> **SUPPLIED DATA**:
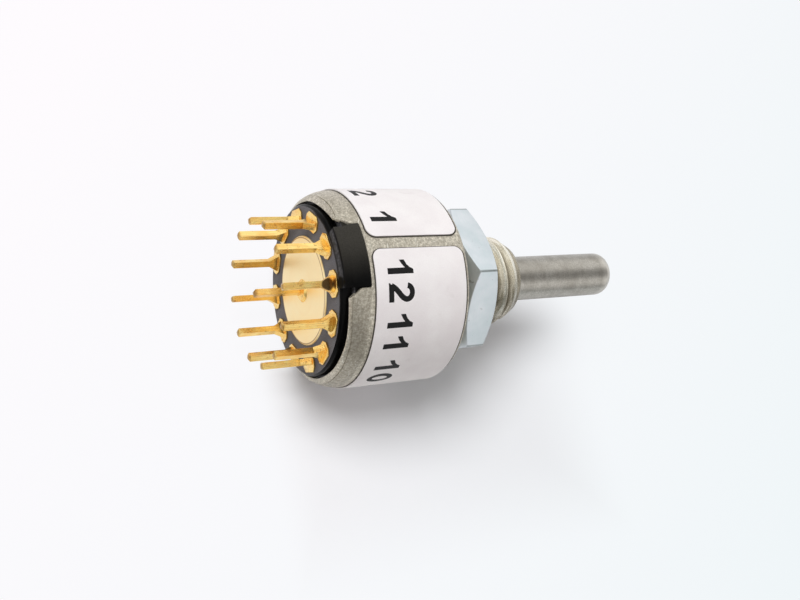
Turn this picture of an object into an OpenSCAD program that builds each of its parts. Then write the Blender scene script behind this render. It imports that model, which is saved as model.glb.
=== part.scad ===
// Miniature twelve-position rotary switch for panel mounting.
// The origin is the centre of the mounting face of the can. +X runs out along the shaft, +Z runs up
// through the middle of the locating key, and terminal 1 is the first one from +Z towards +Y.
// Sub-parts are drawn round the local Z axis, which is the depth behind the mounting face, and
// behind_panel() then turns them into place. Angles are counted from +Z towards +Y.

/* [Can] */
// Outside diameter of the can
body_d = 12.7; // [12.3:0.1:14]
// Depth of the can, from the mounting face to the end of the rolled rim
body_len = 8.2; // [7.9:0.1:9.5]
// Thickness of the front wall
front_wall = 1.3; // [1:0.05:1.5]
// Thickness of the side wall round the mechanism
side_wall = 0.95; // [0.8:0.05:1]
// Thickness of the side wall at the crests between the detent valleys
crest_wall = 1.4; // [1.35:0.05:1.6]
// Thickness of the side wall round the terminal base
seat_wall = 0.35; // [0.3:0.05:0.45]
// Rounding of the front edge
front_edge_r = 0.35; // [0.2:0.05:0.5]
// How far the rim is rolled in from the outside of the can
rim_reach = 0.67; // [0.6:0.01:0.8]
// Thickness of the rolled rim
rim_t = 0.35; // [0.3:0.05:0.45]
// Length over which the can bends in, in front of the rolled rim
bend_len = 1.2; // [0.8:0.05:1.4]
// How far the can bends in over that length
bend_in = 0.3; // [0.2:0.01:0.4]
// Rise of the rolled rim behind the bend
roll_depth = 0.28; // [0.2:0.01:0.35]

/* [Bushing] */
// Major diameter of the bushing thread
bushing_d = 6.35; // [6.2:0.05:6.5]
// Length of the bushing in front of the mounting face
bushing_len = 6.75; // [6:0.05:9]
// How far the chamfer at its front end goes in
chamfer_in = 0.69; // [0.5:0.01:0.85]
// Length of that chamfer along the bushing
chamfer_len = 1.2; // [0.6:0.05:1.3]
// Pitch of the thread
thread_pitch = 0.907; // [0.8:0.001:1]
// Depth of the thread
thread_depth = 0.6; // [0.4:0.01:0.65]
// Plain length of the bushing between the mounting face and the thread
thread_relief = 0.6; // [0.4:0.05:0.8]

/* [Nut] */
// Width of the nut across its flats
nut_af = 9.3; // [9:0.1:10]
// Thickness of the nut
nut_t = 2.2; // [1.6:0.1:2.4]
// Gap between the mounting face and the nut
nut_gap = 1.04; // [0.6:0.02:2]
// Turn of the nut, the angle of one of its corners
nut_angle = -12.4; // [-30:0.1:30]

/* [Shaft] */
// Diameter of the shaft
shaft_d = 3.175; // [3:0.025:3.2]
// Reach of the shaft in front of the mounting face
shaft_reach = 16.22; // [13:0.02:24]
// Chamfer at the tip of the shaft
tip_chamfer = 0.38; // [0.2:0.02:0.5]
// Depth of the knob flat
flat_depth = 0.38; // [0.2:0.02:0.38]
// Length of the knob flat
flat_len = 4.2; // [3:0.1:4.4]
// Running clearance of the shaft in its bore, on the radius
shaft_clear = 0.03; // [0.01:0.01:0.05]
// Section diameter of the shaft seal
seal_section = 0.5; // [0.4:0.02:0.5]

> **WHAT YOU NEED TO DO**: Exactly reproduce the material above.

> **RESPONSE TO THIS TASK**:
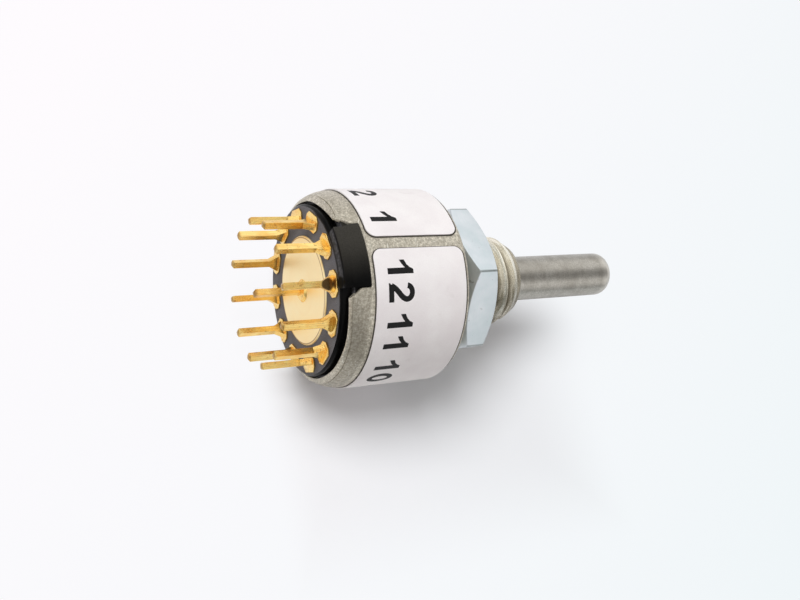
Turn this picture of an object into an OpenSCAD program that builds each of its parts. Then write the Blender scene script behind this render. It imports that model, which is saved as model.glb.
=== part.scad ===
// Miniature twelve-position rotary switch for panel mounting.
// The origin is the centre of the mounting face of the can. +X runs out along the shaft, +Z runs up
// through the middle of the locating key, and terminal 1 is the first one from +Z towards +Y.
// Sub-parts are drawn round the local Z axis, which is the depth behind the mounting face, and
// behind_panel() then turns them into place. Angles are counted from +Z towards +Y.

/* [Can] */
// Outside diameter of the can
body_d = 12.7; // [12.3:0.1:14]
// Depth of the can, from the mounting face to the end of the rolled rim
body_len = 8.2; // [7.9:0.1:9.5]
// Thickness of the front wall
front_wall = 1.3; // [1:0.05:1.5]
// Thickness of the side wall round the mechanism
side_wall = 0.95; // [0.8:0.05:1]
// Thickness of the side wall at the crests between the detent valleys
crest_wall = 1.4; // [1.35:0.05:1.6]
// Thickness of the side wall round the terminal base
seat_wall = 0.35; // [0.3:0.05:0.45]
// Rounding of the front edge
front_edge_r = 0.35; // [0.2:0.05:0.5]
// How far the rim is rolled in from the outside of the can
rim_reach = 0.67; // [0.6:0.01:0.8]
// Thickness of the rolled rim
rim_t = 0.35; // [0.3:0.05:0.45]
// Length over which the can bends in, in front of the rolled rim
bend_len = 1.2; // [0.8:0.05:1.4]
// How far the can bends in over that length
bend_in = 0.3; // [0.2:0.01:0.4]
// Rise of the rolled rim behind the bend
roll_depth = 0.28; // [0.2:0.01:0.35]

/* [Bushing] */
// Major diameter of the bushing thread
bushing_d = 6.35; // [6.2:0.05:6.5]
// Length of the bushing in front of the mounting face
bushing_len = 6.75; // [6:0.05:9]
// How far the chamfer at its front end goes in
chamfer_in = 0.69; // [0.5:0.01:0.85]
// Length of that chamfer along the bushing
chamfer_len = 1.2; // [0.6:0.05:1.3]
// Pitch of the thread
thread_pitch = 0.907; // [0.8:0.001:1]
// Depth of the thread
thread_depth = 0.6; // [0.4:0.01:0.65]
// Plain length of the bushing between the mounting face and the thread
thread_relief = 0.6; // [0.4:0.05:0.8]

/* [Nut] */
// Width of the nut across its flats
nut_af = 9.3; // [9:0.1:10]
// Thickness of the nut
nut_t = 2.2; // [1.6:0.1:2.4]
// Gap between the mounting face and the nut
nut_gap = 1.04; // [0.6:0.02:2]
// Turn of the nut, the angle of one of its corners
nut_angle = -12.4; // [-30:0.1:30]

/* [Shaft] */
// Diameter of the shaft
shaft_d = 3.175; // [3:0.025:3.2]
// Reach of the shaft in front of the mounting face
shaft_reach = 16.22; // [13:0.02:24]
// Chamfer at the tip of the shaft
tip_chamfer = 0.38; // [0.2:0.02:0.5]
// Depth of the knob flat
flat_depth = 0.38; // [0.2:0.02:0.38]
// Length of the knob flat
flat_len = 4.2; // [3:0.1:4.4]
// Running clearance of the shaft in its bore, on the radius
shaft_clear = 0.03; // [0.01:0.01:0.05]
// Section diameter of the shaft seal
seal_section = 0.5; // [0.4:0.02:0.5]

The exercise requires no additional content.